Before the pandemic, class struggles were developing in Sri Lanka since 2018, across ethnic lines, as workers in the north and east united with their class brothers and sisters in other parts of the country. There were many protests in the north demanding information about “missing persons” who disappeared during the war.

The Colombo government is nervous about growing social unrest and workers’ anger at being forced back to work in unsafe conditions, with job and wage cuts and increased working hours. The government has deployed thousands of soldiers, particularly to keep Colombo in a “wartime”-like situation, fearing mass struggles.

Indicating a preparation for a coup, Rajapakse has recalled large number of forces to Colombo. They are now stationed in 16 schools. In the north, the military has been stationed in about 20 schools. An estimated 150,000 troops were in the occupied north in recent years.

The bourgeois Tamil National Alliance (TNA) is silent on police-military repression on workers and poor. TNA leaders recently had a secret meeting with the Prime Minister and pledged their full support to the government. This strengthened the state’s determination to repress the masses in the north and east, paving the way for a presidential dictatorship.

Other Tamil nationalist groups like former chief minister C.V. Wigneswaran’s Tamil People’s National Alliance and Tamil National People’s Front use the deployment of military in schools as another occasion to whip up rabid Tamil communalism.

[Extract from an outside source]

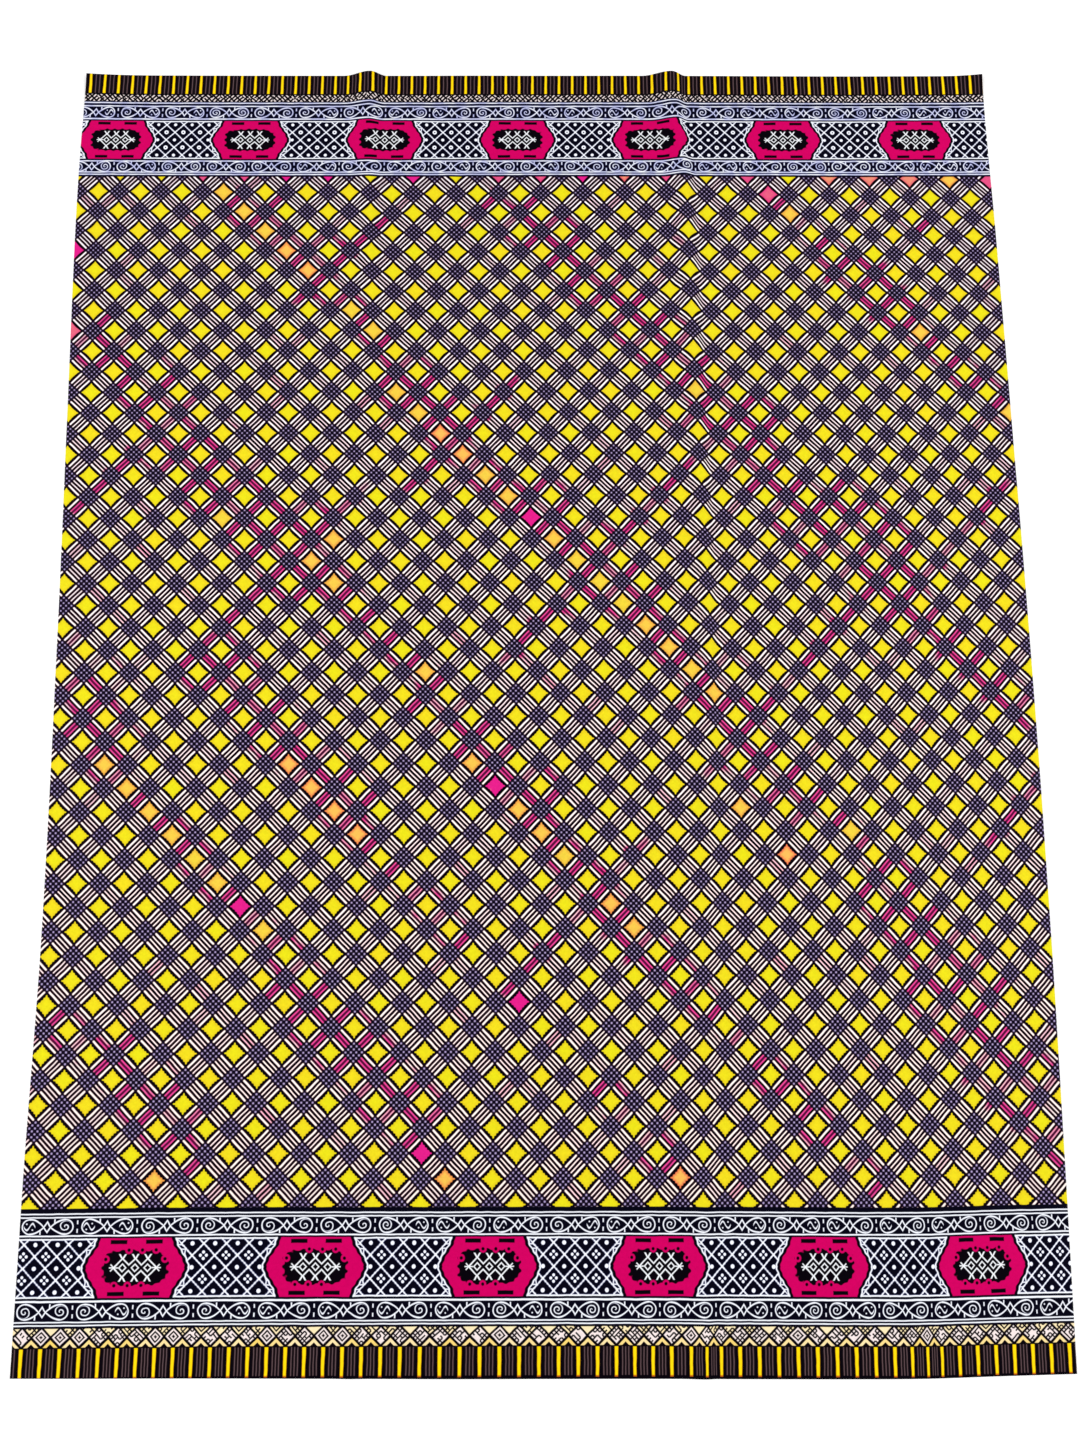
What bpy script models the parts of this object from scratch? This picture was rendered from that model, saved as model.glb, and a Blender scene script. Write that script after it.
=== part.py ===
"""A cut length of wax print cotton, spread out flat with its printed face up.

Metres, +Z up. X runs along the length that was cut off the roll, between the two
cut ends, and Y across the loom, from the lower selvedge to the upper one. The
origin is on the surface under the middle of the cloth.
"""

import bisect
import math
from collections import namedtuple

import bmesh
import bpy

NODE_NAME = "cloth_length"

# Driving sizes
CUT_LENGTH = 0.900  # between the cut ends
LOOM_WIDTH = 1.215  # from selvedge to selvedge
WALL = 0.0012  # the cloth as a solid wall

# How far the cut ends stray from straight lines at half of CUT_LENGTH
CutEnd = namedtuple("CutEnd", "share_up left_shift right_shift")
CUT_ENDS = (
    CutEnd(0.00, 0.0007, 0.0013),
    CutEnd(0.15, 0.0021, 0.0040),
    CutEnd(0.30, 0.0050, 0.0060),
    CutEnd(0.50, 0.0036, 0.0061),
    CutEnd(0.70, 0.0000, 0.0035),
    CutEnd(0.85, -0.0030, 0.0011),
    CutEnd(0.93, -0.0030, -0.0008),
    CutEnd(1.00, -0.0004, -0.0024),
)

# The same for the selvedges, from straight lines at half of LOOM_WIDTH
Selvedge = namedtuple("Selvedge", "share_across lower_shift upper_shift")
SELVEDGES = (
    Selvedge(0.00, 0.0013, -0.0008),
    Selvedge(0.20, -0.0001, -0.0012),
    Selvedge(0.40, -0.0021, -0.0012),
    Selvedge(0.60, -0.0035, -0.0011),
    Selvedge(0.84, -0.0056, -0.0017),
    Selvedge(0.93, -0.0040, -0.0015),
    Selvedge(1.00, -0.0028, -0.0012),
)

# Two creases, left from folding the cloth in three, run from the upper selvedge to
# the lower one. Each stands up at the upper selvedge and sinks to a low ridge. The
# right one is pinched: its right side is steep, and it stays up to half-way down.
Crease = namedtuple("Crease", "share_up share_across rise left_foot right_foot")
LEFT_CREASE = (
    Crease(0.00, 0.318, 0.0004, 0.018, 0.014),
    Crease(0.50, 0.318, 0.0006, 0.018, 0.014),
    Crease(0.90, 0.317, 0.0009, 0.020, 0.014),
    Crease(0.96, 0.316, 0.0030, 0.024, 0.014),
    Crease(1.00, 0.316, 0.0070, 0.027, 0.015),
)
RIGHT_CREASE = (
    Crease(0.00, 0.650, 0.0009, 0.018, 0.010),
    Crease(0.30, 0.664, 0.0013, 0.018, 0.010),
    Crease(0.52, 0.668, 0.0027, 0.018, 0.009),
    Crease(0.75, 0.668, 0.0032, 0.019, 0.009),
    Crease(0.90, 0.664, 0.0038, 0.022, 0.011),
    Crease(0.96, 0.656, 0.0050, 0.027, 0.013),
    Crease(1.00, 0.651, 0.0070, 0.029, 0.015),
)
CREASES = (LEFT_CREASE, RIGHT_CREASE)

# Corners that curl up a little
Corner = namedtuple("Corner", "share_across share_up rise reach")
CORNERS = (
    Corner(0.0, 1.0, 0.0030, 0.090),
    Corner(1.0, 1.0, 0.0030, 0.055),
)

# Spacing of the grid: wide on the flat, closer where the cloth rises
PLAIN_STEP = 0.050
FOOT_SHARES = (-1.0, -0.76, -0.52, -0.28, 0.0, 0.28, 0.52, 0.76, 1.0)
CORNER_DISTANCES = (0.008, 0.018, 0.031, 0.048)  # from each cut end
EDGE_DISTANCES = (0.008, 0.018, 0.031, 0.048, 0.070, 0.100)  # from the upper selvedge

PRINT_COLOUR = (0.36, 0.28, 0.10, 1.0)
COTTON_ROUGHNESS = 0.72


def clear_scene():
    for old in list(bpy.data.objects):
        bpy.data.objects.remove(old, do_unlink=True)


def smooth_between(rows, key, column, at):
    """Reads one column of a table at any place, on a smooth curve through its rows."""
    places = [getattr(row, key) for row in rows]
    values = [getattr(row, column) for row in rows]
    last = len(rows) - 1
    low = min(max(bisect.bisect_right(places, at) - 1, 0), last - 1)
    slopes = []
    for index in (low, low + 1):
        before, after = max(index - 1, 0), min(index + 1, last)
        slopes.append((values[after] - values[before]) / (places[after] - places[before]))
    span = places[low + 1] - places[low]
    part = (at - places[low]) / span
    rest = 1 - part
    return (
        values[low] * rest * rest * (1 + 2 * part)
        + values[low + 1] * part * part * (1 + 2 * rest)
        + slopes[0] * span * part * rest * rest
        - slopes[1] * span * part * part * rest
    )


def place_on_table(across, up):
    """Shares of the cloth to a place in its outline."""
    left = -CUT_LENGTH / 2 + smooth_between(CUT_ENDS, "share_up", "left_shift", up)
    right = CUT_LENGTH / 2 + smooth_between(CUT_ENDS, "share_up", "right_shift", up)
    lower = -LOOM_WIDTH / 2 + smooth_between(SELVEDGES, "share_across", "lower_shift", across)
    upper = LOOM_WIDTH / 2 + smooth_between(SELVEDGES, "share_across", "upper_shift", across)
    return left + (right - left) * across, lower + (upper - lower) * up


def crease_at(crease, up):
    """The crease's row for any height up the cloth."""
    columns = (smooth_between(crease, "share_up", name, up) for name in Crease._fields[1:])
    return Crease(up, *columns)


def crease_rise(crease, across, up):
    """Height of one crease: a soft bump across the cloth."""
    here = crease_at(crease, up)
    aside = (across - here.share_across) * CUT_LENGTH
    foot = here.left_foot if aside < 0 else here.right_foot
    if abs(aside) >= foot:
        return 0.0
    return here.rise * (0.5 + 0.5 * math.cos(math.pi * aside / foot))


def corner_rise(corner, across, up):
    away = math.hypot(
        (across - corner.share_across) * CUT_LENGTH,
        (up - corner.share_up) * LOOM_WIDTH,
    )
    return corner.rise * max(0.0, 1 - away / corner.reach) ** 3


def rise(across, up):
    """How far the underside stands off the surface; nothing over most of the cloth."""
    creases = sum(crease_rise(crease, across, up) for crease in CREASES)
    corners = sum(corner_rise(corner, across, up) for corner in CORNERS)
    return creases + corners


def plain_steps(places):
    """How many even steps fill each gap in a sorted list of places."""
    return [max(1, round((high - low) / PLAIN_STEP)) for low, high in zip(places, places[1:])]


def filled(places, steps):
    """The places, with even steps between them."""
    found = []
    for low, high, pieces in zip(places, places[1:], steps):
        found += [low + (high - low) * step / pieces for step in range(pieces)]
    return found + [places[-1]]


def fixed_columns(up):
    """Distances from the left cut end to the corners' and creases' own columns."""
    places = [0.0, CUT_LENGTH]
    places += CORNER_DISTANCES
    places += [CUT_LENGTH - away for away in CORNER_DISTANCES]
    for crease in CREASES:
        here = crease_at(crease, up)
        for share in FOOT_SHARES:
            foot = here.left_foot if share < 0 else here.right_foot
            places.append(here.share_across * CUT_LENGTH + share * foot)
    return sorted(places)


def columns_at(up):
    """Shares across of the grid's columns, which bend with the creases."""
    steps = plain_steps(fixed_columns(1.0))
    return [away / CUT_LENGTH for away in filled(fixed_columns(up), steps)]


def rows():
    places = sorted([0.0, LOOM_WIDTH, *(LOOM_WIDTH - away for away in EDGE_DISTANCES)])
    return [away / LOOM_WIDTH for away in filled(places, plain_steps(places))]


def cloth_underside():
    """The cloth's underside as an open grid, facing up."""
    shares_up = rows()
    shares_across = [columns_at(up) for up in shares_up]
    column_count = len(shares_across[0])
    row_count = len(shares_up)
    shape = bmesh.new()
    bmesh.ops.create_grid(
        shape, x_segments=column_count - 1, y_segments=row_count - 1, size=0.5
    )
    for vert in shape.verts:
        column = round((vert.co.x + 0.5) * (column_count - 1))
        row = round((vert.co.y + 0.5) * (row_count - 1))
        across = shares_across[row][column]
        up = shares_up[row]
        vert.co = (*place_on_table(across, up), rise(across, up))
    return shape


def centre_on_origin(shape):
    """Moves the outline's middle to the origin."""
    xs = [vert.co.x for vert in shape.verts]
    ys = [vert.co.y for vert in shape.verts]
    middle = ((min(xs) + max(xs)) / 2, (min(ys) + max(ys)) / 2, 0.0)
    bmesh.ops.translate(shape, verts=shape.verts, vec=[-value for value in middle])


def print_cotton():
    material = bpy.data.materials.new("print_cotton")
    material.use_nodes = True
    shader = material.node_tree.nodes["Principled BSDF"]
    shader.inputs["Base Color"].default_value = PRINT_COLOUR
    shader.inputs["Roughness"].default_value = COTTON_ROUGHNESS
    shader.inputs["Metallic"].default_value = 0.0
    return material


def make_cloth(collection):
    shape = cloth_underside()
    centre_on_origin(shape)
    mesh = bpy.data.meshes.new(NODE_NAME)
    shape.to_mesh(mesh)
    shape.free()
    mesh.shade_smooth()
    mesh.materials.append(print_cotton())
    cloth = bpy.data.objects.new(NODE_NAME, mesh)
    collection.objects.link(cloth)
    wall = cloth.modifiers.new("wall", "SOLIDIFY")
    wall.thickness = WALL
    wall.offset = 1.0
    wall.use_even_offset = True
    return cloth


clear_scene()
wax_print = bpy.data.collections.new("wax_print_fabric")
bpy.context.scene.collection.children.link(wax_print)
make_cloth(wax_print)
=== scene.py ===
# %% [markdown]
# A cut length of wax print cotton, lying flat with its printed face up. It has no sewing: it is
# one layer, cut off the roll at both ends, with the loom's own edges, the selvedges, along the top
# and the bottom. So a few cells shape the cloth, and most of the others draw its print.

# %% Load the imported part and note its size
import bisect
import math
from collections import namedtuple
from functools import reduce

import bmesh
import bpy
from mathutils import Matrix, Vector, noise


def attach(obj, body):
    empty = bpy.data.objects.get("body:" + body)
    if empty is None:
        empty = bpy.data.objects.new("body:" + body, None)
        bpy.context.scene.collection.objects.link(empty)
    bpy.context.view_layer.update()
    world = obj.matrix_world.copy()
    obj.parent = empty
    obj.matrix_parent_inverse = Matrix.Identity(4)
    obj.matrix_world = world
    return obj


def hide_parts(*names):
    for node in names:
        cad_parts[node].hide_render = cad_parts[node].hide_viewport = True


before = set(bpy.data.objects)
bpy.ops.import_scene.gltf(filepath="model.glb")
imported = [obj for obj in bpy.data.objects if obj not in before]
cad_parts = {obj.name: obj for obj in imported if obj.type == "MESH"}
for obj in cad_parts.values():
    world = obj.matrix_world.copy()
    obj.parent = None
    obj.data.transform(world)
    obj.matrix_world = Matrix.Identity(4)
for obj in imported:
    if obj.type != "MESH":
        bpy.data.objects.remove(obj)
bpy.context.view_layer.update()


def add_object(name, data):
    added = bpy.data.objects.new(name, data)
    bpy.context.scene.collection.objects.link(added)
    return added


# %% [markdown]
# The camera looks almost straight down, as over a table, with the lower selvedge a little nearer.
# It could be aimed with a Track To constraint, but the three angles and the place say the same
# thing in fewer parts, and they keep the cloth where the photograph has it.

# %% Put the camera over the cloth
PHOTO_LONG_SIDE = 1448
FOCAL_LENGTH_PIXELS = 1087
SENSOR = 36.0
CAMERA_TILT = Vector((8.2976, -0.4282, -0.3226))  # degrees about X, Y and Z
CAMERA_PLACE = Vector((-0.00610, -0.19589, 0.98746))  # from the middle of the straight outline

camera_data = bpy.data.cameras.new("camera")
camera_data.sensor_width = SENSOR
camera_data.lens = SENSOR * FOCAL_LENGTH_PIXELS / PHOTO_LONG_SIDE
camera = add_object("camera", camera_data)
camera.rotation_euler = [math.radians(angle) for angle in CAMERA_TILT]
bpy.context.scene.camera = camera
print("lens", round(camera_data.lens, 2))

# %% [markdown]
# The outline of the real cloth is a rectangle that was cut by hand: both ends bow by some
# millimetres, and the selvedges draw in and out. Short tables hold how far each side strays from a
# straight line, and one smooth curve runs through the rows of any table.

# %% Outline of the cloth
CUT_LENGTH = 0.900  # X, between the cut ends
LOOM_WIDTH = 1.215  # Y, from selvedge to selvedge


def rows_of(kind, *rows):
    """A table of named rows."""
    return [kind(*row) for row in rows]


CutEnd = namedtuple("CutEnd", "share_up left_shift right_shift")
CUT_ENDS = rows_of(
    CutEnd,
    (0.00, 0.0007, 0.0013),
    (0.15, 0.0021, 0.0040),
    (0.30, 0.0050, 0.0060),
    (0.50, 0.0036, 0.0061),
    (0.70, 0.0000, 0.0035),
    (0.85, -0.0030, 0.0011),
    (0.93, -0.0030, -0.0008),
    (1.00, -0.0004, -0.0024),
)
Selvedge = namedtuple("Selvedge", "share_across lower_shift upper_shift")
SELVEDGES = rows_of(
    Selvedge,
    (0.00, 0.0013, -0.0008),
    (0.20, -0.0001, -0.0012),
    (0.40, -0.0021, -0.0012),
    (0.60, -0.0035, -0.0011),
    (0.84, -0.0056, -0.0017),
    (0.93, -0.0040, -0.0015),
    (1.00, -0.0028, -0.0012),
)


def smooth_between(rows, key, column, at):
    """Reads one column of a table at any place, on a smooth curve through its rows."""
    places = [getattr(row, key) for row in rows]
    values = [getattr(row, column) for row in rows]
    last = len(rows) - 1
    low = min(max(bisect.bisect_right(places, at) - 1, 0), last - 1)
    slopes = []
    for index in (low, low + 1):
        before, after = max(index - 1, 0), min(index + 1, last)
        slopes.append((values[after] - values[before]) / (places[after] - places[before]))
    span = places[low + 1] - places[low]
    part = (at - places[low]) / span
    rest = 1 - part
    return (
        values[low] * rest * rest * (1 + 2 * part)
        + values[low + 1] * part * part * (1 + 2 * rest)
        + slopes[0] * span * part * rest * rest
        - slopes[1] * span * part * part * rest
    )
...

They blame the Colombo government for seeking to use the northern schools as quarantine centres for soldiers in the north. However, Rajapakse recently deployed forces in schools throughout Sri Lanka.

All these parties, fearing developing struggles of Tamil, Muslim and Sinhala workers, are covering up the President’s dictatorial policies and trying to divide the working class on ethnic lines. Similarly, Rajapakse and his Sinhala-chauvinist backers are launching anti-Tamil and anti-Muslim campaigns.

A united struggle of the working class must be developed against Rajapakse’s moves towards a dictatorship. A key task in this struggle is the unconditional withdrawal of military from the north and east of Sri Lanka.

In this fight, workers must build action committees across ethnic and religious lines in workplaces, calling for support from rural poor and youth and reaching out to the international working class. Workers can defend the jobs, wages and democratic rights of all only in a fight for socialism. On this basis the Socialist Equality Party (SEP) calls on the working class to fight for the program of a Sri Lanka-Eelam Socialist Republic as part of the struggles for socialism in South Asia and internationally.